━━ DATA SECTION ━━

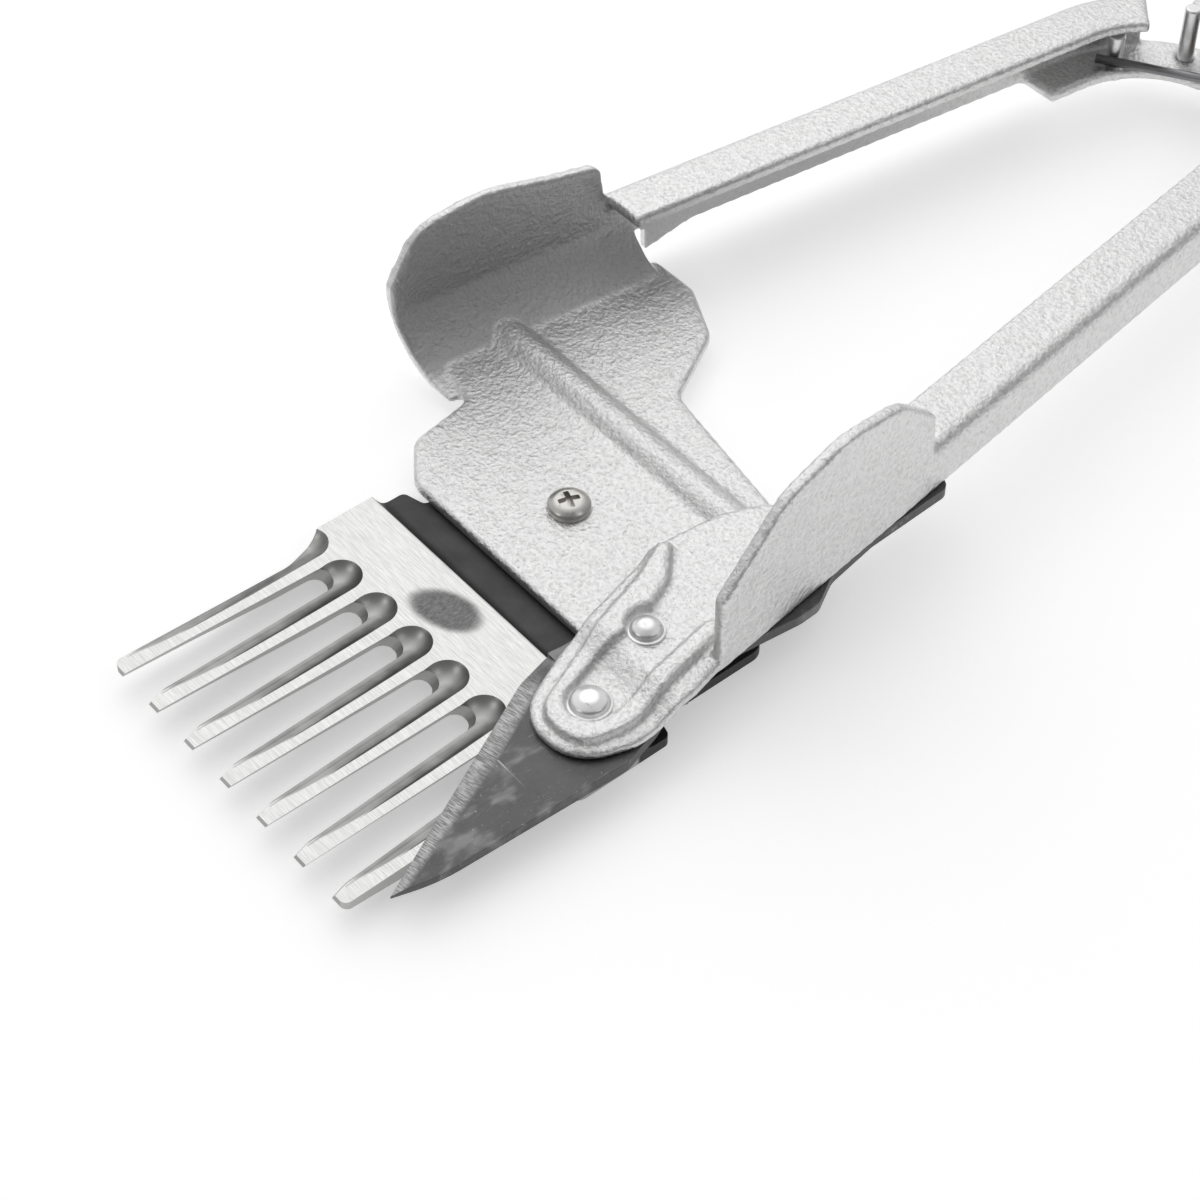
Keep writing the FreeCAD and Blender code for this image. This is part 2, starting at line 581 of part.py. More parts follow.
def build_blade():
    """Forged blade: flat over the comb, stepped up behind it, with a ground bevel on its cutting edge."""
    blade = new_body("blade")
    low = size("blade_low")
    step = size("blade_crank")
    side_view(blade, "blade_view",
              [(-56.0, low), (crank_front, low, crank_bend), (crank_back, low + step, crank_bend),
               (100.0, low + step), (100.0, arm_low), (crank_back, arm_low, crank_bend),
               (crank_front, blade_high, crank_bend), (-20.0, blade_high, 30.0), (-56.0, blade_high - 1.3)],
              0.0, 60.0)
    trim_to(blade, "blade_outline", BLADE)
    # The ground bevel runs straight from the tip to the heel of the cutting edge.
    slant = (17.2 - 41.8) / (-4.0 + 53.8)
    start = -60.0
    edge = 41.8 + slant * (start + 53.8)
    wide = 5.6
    edge_low = low + 0.5
    edge_high = edge_low + 2.0 * (blade_high - edge_low)
    bevel = sketch_on(blade, "bevel_section", "XZ_Plane", str(-start))
    trace(bevel, [(edge - 0.2, edge_low), (edge + 2.0 * wide, edge_high), (edge - 30.0, edge_high),
                  (edge - 30.0, edge_low)])
    ground = blade.newObject("PartDesign::Pocket", "bevel_cut")
    ground.Profile = bevel
    ground.UseCustomVector = True
    ground.Direction = FreeCAD.Vector(slant, 1.0, 0.0)
    ground.Length = 64.0
    doc.recompute()
    holes = sketch_on(blade, "blade_holes", "XY_Plane", "Sizes.handle_high")
    for rivet in (front_rivet, rear_rivet):
        disc(holes, *rivet, "Sizes.rivet_radius")
    cut(blade, holes, "blade_holes_cut", "Sizes.handle_high")
    return blade


def turned(label, x, y, profile):
    """Solid of revolution about an upright axis at (x, y); profile is (radius, height) corners."""
    body = new_body(label)
    section = sketch_on(body, label + "_section", "XZ_Plane")
    trace(section, profile)
    spun = body.newObject("PartDesign::Revolution", label + "_turned")
    spun.Profile = section
    spun.ReferenceAxis = (section, ["V_Axis"])
    spun.Angle = 360.0
    body.Placement.Base = FreeCAD.Vector(x, y, 0.0)
    doc.recompute()
    return body


def build_rivet(label, place, underside, seat, dome_radius, dome):
    """Domed rivet: flush below the blade, spread over the arm with a thin collar."""
    shank = size("rivet_radius") - 0.01
    collar = dome_radius + size("rivet_collar")
    return turned(label, *place, [
        (0.0, underside + 0.05), (shank, underside + 0.05), (shank, seat), (collar, seat),
        (collar, seat + 0.4, 0.2), (dome_radius, seat + 0.5, 0.2), (dome_radius * 0.93, seat + dome * 0.6, 1.2),
        (dome_radius * 0.45, seat + dome * 0.95, 2.4), (0.0, seat + dome)])


def build_hinge():
    """Hinge hardware: domed bolt from below, bush between the lugs, friction washers, washer and nut."""
    lug_top = size("lug_low") + size("wall_thick")
    upper = size("handle_high") - size("wall_thick")
    top = size("handle_high")
    low = size("lug_low")
    shank = size("hinge_radius") - 0.01
    bolt_top = top + 8.0
    bore = size("hinge_radius") + 0.02
    place = (middle, hinge_back)
    parts = [
        turned("hinge_bolt", *place, [
            (0.0, low - 3.4), (5.5, low - 2.6, 2.0), (8.5, low - 0.9, 0.7), (8.5, low), (shank, low),
            (shank, bolt_top, 0.6), (0.0, bolt_top)]),
        turned("lower_friction_washer", *place, [(bore, lug_top), (8.0, lug_top), (8.0, lug_top + 0.6),
                                                 (bore, lug_top + 0.6)]),
        turned("hinge_bush", *place, [(bore, lug_top + 0.6), (6.4, lug_top + 0.6, 0.4), (6.4, upper - 0.7, 0.4),
                                      (bore, upper - 0.7)]),
        turned("upper_friction_washer", *place, [(bore, upper - 0.7), (8.0, upper - 0.7), (8.0, upper - 0.1),
                                                 (bore, upper - 0.1)]),
        turned("hinge_washer", *place, [(bore, top + 0.1), (8.0, top + 0.1, 0.2), (8.0, top + 1.5, 0.3),
                                        (bore, top + 1.5)]),
    ]
    nut = new_body("hinge_nut")
    hexagon = sketch_on(nut, "nut_hexagon", "XY_Plane", str(top + 1.5))
    across = 6.5 / math.cos(math.radians(30.0))
    turns = [math.radians(60.0 * corner) for corner in range(6)]
    trace(hexagon, [(across * math.cos(turn), across * math.sin(turn)) for turn in turns])
    disc(hexagon, 0.0, 0.0, "Sizes.hinge_radius + 0.02")
    pad(nut, hexagon, "nut_pad", "5.5")
    crown = sketch_on(nut, "nut_crown", "XZ_Plane")
    trace(crown, [(6.5, top + 7.1), (8.0, top + 6.2), (8.0, top + 7.1)])
    groove = nut.newObject("PartDesign::Groove", "nut_crown_cut")
    groove.Profile = crown
    groove.ReferenceAxis = (crown, ["V_Axis"])
    groove.Angle = 360.0
    nut.Placement.Base = FreeCAD.Vector(middle, hinge_back, 0.0)
    doc.recompute()
    return parts + [nut]


def spring_ends():
    """Each leg's line, touching the coil's circle and its post: both touching points, and the angle."""
    ends = []
    reach = size("post_radius") + size("spring_wire") / 2.0 + 0.05
    centre = (middle, hinge_back)
    for side in (-1, 1):
        post = post_place(side)
        toward = math.atan2(post[1] - centre[1], post[0] - centre[0])
        swing = math.acos((size("coil_radius") - reach) / math.dist(post, centre))
        angle = toward - side * swing
        across = (math.cos(angle), math.sin(angle))
        leave = (centre[0] + size("coil_radius") * across[0], centre[1] + size("coil_radius") * across[1])
        touch = (post[0] + reach * across[0], post[1] + reach * across[1])
        ends.append((leave, touch, angle))
    return ends


def build_return_spring():
    """Torsion spring: turns round the bush, one leg behind each post, pushing the handles apart."""
    (left_leave, left_touch, left_angle), (right_leave, right_touch, right_angle) = spring_ends()
    sweep = (right_angle - left_angle) % (2.0 * math.pi)
    turns = size("coil_turns") + sweep / (2.0 * math.pi)
    height = turns * size("coil_pitch")
    low = size("coil_low")
    helix = Part.makeHelix(size("coil_pitch"), height, size("coil_radius"))
    wire_radius = size("spring_wire") / 2.0
    start = FreeCAD.Vector(size("coil_radius"), 0.0, 0.0)
    slope = FreeCAD.Vector(0.0, 2.0 * math.pi * size("coil_radius"), size("coil_pitch"))
    section = Part.Wire(Part.Circle(start, slope, wire_radius).toShape())
    coil = Part.Wire(helix.Edges).makePipeShell([section], True, True)
    coil.rotate(FreeCAD.Vector(0, 0, 0), FreeCAD.Vector(0, 0, 1), math.degrees(left_angle))
    coil.translate(FreeCAD.Vector(middle, hinge_back, low))
    legs = []
    for leave, touch, level in ((left_leave, left_touch, low), (right_leave, right_touch, low + height)):
        foot = FreeCAD.Vector(*leave, level)
        run = FreeCAD.Vector(*touch, level) - foot
        beyond = run * ((run.Length + 4.0) / run.Length)
        legs.append(Part.makeCylinder(wire_radius, beyond.Length, foot, beyond))
        legs.append(Part.makeSphere(wire_radius, foot))
    spring = doc.addObject("Part::Feature", "return_spring")
    spring.Label = "return_spring"
    spring.Shape = coil.fuse(legs)
    return spring


def build_posts():
    """Spring posts riveted in each half, and the stop pin beside the upper lug's tab."""
    low = size("lug_low")
    top = size("handle_high")
    radius = size("post_radius") - 0.01
    head = 3.2
    left = turned("left_spring_post", *post_place(-1), [
        (0.0, low - 1.0), (head, low - 1.0, 0.5), (head, low), (radius, low), (radius, low + 10.5, 0.5),
        (0.0, low + 10.5)])
    right = turned("right_spring_post", *post_place(1), [
        (0.0, top - 12.5), (radius, top - 12.5, 0.5), (radius, top), (head, top), (head, top + 1.0, 0.5),
        (0.0, top + 1.0)])
    pin = turned("stop_pin", *stop_place(), [
        (0.0, low - 1.0), (head, low - 1.0, 0.5), (head, low), (radius, low), (radius, top + 0.5, 0.6),
        (0.0, top + 0.5)])
    return [left, right, pin]


# ---------------------------------------------------------------- build, check, write

nodes = [build_comb(), build_comb_screws(), build_comb_carrier(), build_blade_carrier(), build_blade()]
nodes.append(build_rivet("front_rivet", front_rivet, size("blade_low"), nose_high, 4.0, 2.4))
nodes.append(build_rivet("rear_rivet", rear_rivet, size("blade_low") + size("blade_crank"),
                         arm_high - size("seat_deep"), 3.3, 2.4))
nodes += build_hinge()
nodes.append(build_return_spring())
nodes += build_posts()
doc.recompute()

for item in doc.Objects:
    if "Invalid" in item.State or "Error" in item.State:
        raise ValueError(f"{item.Name} failed: {item.State}")
os.makedirs("parts", exist_ok=True)
for node in nodes:
    if node.Shape.isNull() or not node.Shape.isValid():
        raise ValueError(f"{node.Label} has no valid shape")
    print(f"{node.Label}: {len(node.Shape.Solids)} solid, {node.Shape.Volume:.1f} cubic mm")
    node.Shape.exportStep(f"parts/{node.Label}.step")
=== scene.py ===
import math

import bmesh
import bpy
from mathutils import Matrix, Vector


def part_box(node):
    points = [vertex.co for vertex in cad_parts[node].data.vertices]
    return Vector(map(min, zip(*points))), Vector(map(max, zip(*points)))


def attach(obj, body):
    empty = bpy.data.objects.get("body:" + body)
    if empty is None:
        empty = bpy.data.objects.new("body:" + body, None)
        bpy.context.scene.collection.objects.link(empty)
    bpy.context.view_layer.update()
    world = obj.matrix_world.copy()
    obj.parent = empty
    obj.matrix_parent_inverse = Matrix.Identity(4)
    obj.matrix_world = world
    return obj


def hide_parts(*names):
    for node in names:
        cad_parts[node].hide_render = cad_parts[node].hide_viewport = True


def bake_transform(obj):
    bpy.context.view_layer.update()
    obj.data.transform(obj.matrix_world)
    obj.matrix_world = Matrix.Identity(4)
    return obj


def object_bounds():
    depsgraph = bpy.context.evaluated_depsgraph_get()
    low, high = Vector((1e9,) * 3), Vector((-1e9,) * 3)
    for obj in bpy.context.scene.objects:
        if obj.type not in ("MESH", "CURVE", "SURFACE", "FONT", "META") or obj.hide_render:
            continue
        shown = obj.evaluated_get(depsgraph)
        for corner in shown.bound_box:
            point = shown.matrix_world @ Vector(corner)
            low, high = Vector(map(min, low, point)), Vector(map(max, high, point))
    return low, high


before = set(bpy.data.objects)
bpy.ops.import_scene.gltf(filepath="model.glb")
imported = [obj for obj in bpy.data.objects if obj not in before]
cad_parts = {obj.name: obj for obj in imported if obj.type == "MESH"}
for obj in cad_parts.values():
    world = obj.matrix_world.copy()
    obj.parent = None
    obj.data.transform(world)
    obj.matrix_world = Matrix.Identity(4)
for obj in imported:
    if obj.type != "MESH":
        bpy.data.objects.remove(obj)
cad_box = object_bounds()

# ------------------------------------------------------------------ comb half: cast carrier
# The left half of the shears is one casting: clamp plate, guard, handle and the lower hinge lug.
# It is malleable iron, sand cast and hot-dipped in tin, so every edge is soft and the skin is pimpled.
COMB_CASTING_GRAIN = 0.00056
CAST_SMOOTHING = 9
GUARD_INNER_X = (-0.062, -0.050)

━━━

YOUR TASK
Quote only the stretch of lines that starts the data above and ends with the line containing "return body", both included.

RESULT BELOW
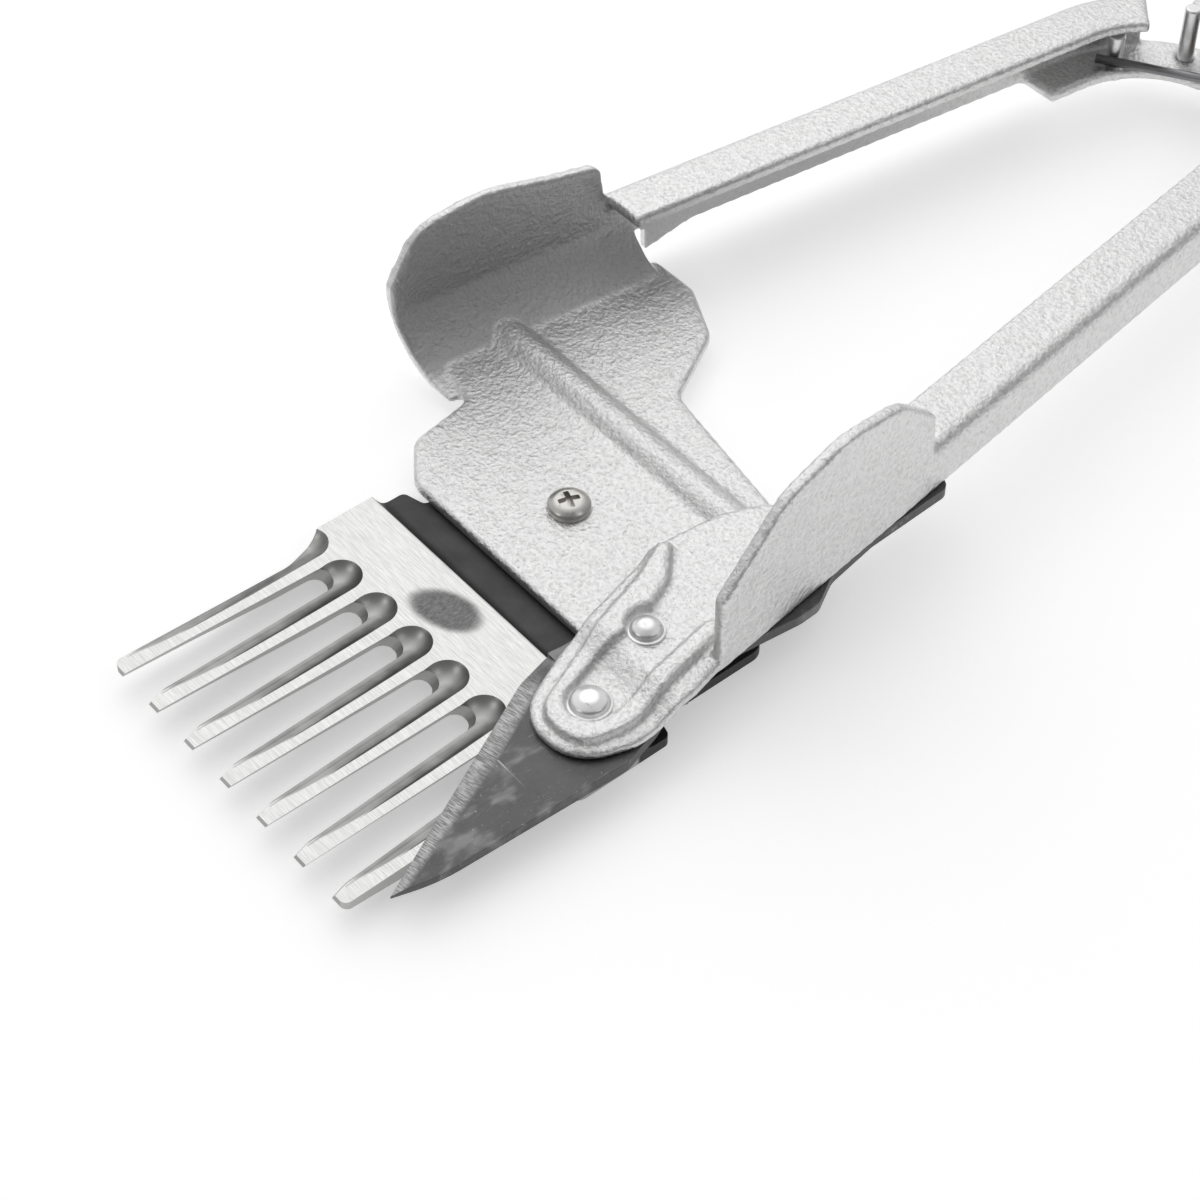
Keep writing the FreeCAD and Blender code for this image. This is part 2, starting at line 581 of part.py. More parts follow.
def build_blade():
    """Forged blade: flat over the comb, stepped up behind it, with a ground bevel on its cutting edge."""
    blade = new_body("blade")
    low = size("blade_low")
    step = size("blade_crank")
    side_view(blade, "blade_view",
              [(-56.0, low), (crank_front, low, crank_bend), (crank_back, low + step, crank_bend),
               (100.0, low + step), (100.0, arm_low), (crank_back, arm_low, crank_bend),
               (crank_front, blade_high, crank_bend), (-20.0, blade_high, 30.0), (-56.0, blade_high - 1.3)],
              0.0, 60.0)
    trim_to(blade, "blade_outline", BLADE)
    # The ground bevel runs straight from the tip to the heel of the cutting edge.
    slant = (17.2 - 41.8) / (-4.0 + 53.8)
    start = -60.0
    edge = 41.8 + slant * (start + 53.8)
    wide = 5.6
    edge_low = low + 0.5
    edge_high = edge_low + 2.0 * (blade_high - edge_low)
    bevel = sketch_on(blade, "bevel_section", "XZ_Plane", str(-start))
    trace(bevel, [(edge - 0.2, edge_low), (edge + 2.0 * wide, edge_high), (edge - 30.0, edge_high),
                  (edge - 30.0, edge_low)])
    ground = blade.newObject("PartDesign::Pocket", "bevel_cut")
    ground.Profile = bevel
    ground.UseCustomVector = True
    ground.Direction = FreeCAD.Vector(slant, 1.0, 0.0)
    ground.Length = 64.0
    doc.recompute()
    holes = sketch_on(blade, "blade_holes", "XY_Plane", "Sizes.handle_high")
    for rivet in (front_rivet, rear_rivet):
        disc(holes, *rivet, "Sizes.rivet_radius")
    cut(blade, holes, "blade_holes_cut", "Sizes.handle_high")
    return blade


def turned(label, x, y, profile):
    """Solid of revolution about an upright axis at (x, y); profile is (radius, height) corners."""
    body = new_body(label)
    section = sketch_on(body, label + "_section", "XZ_Plane")
    trace(section, profile)
    spun = body.newObject("PartDesign::Revolution", label + "_turned")
    spun.Profile = section
    spun.ReferenceAxis = (section, ["V_Axis"])
    spun.Angle = 360.0
    body.Placement.Base = FreeCAD.Vector(x, y, 0.0)
    doc.recompute()
    return body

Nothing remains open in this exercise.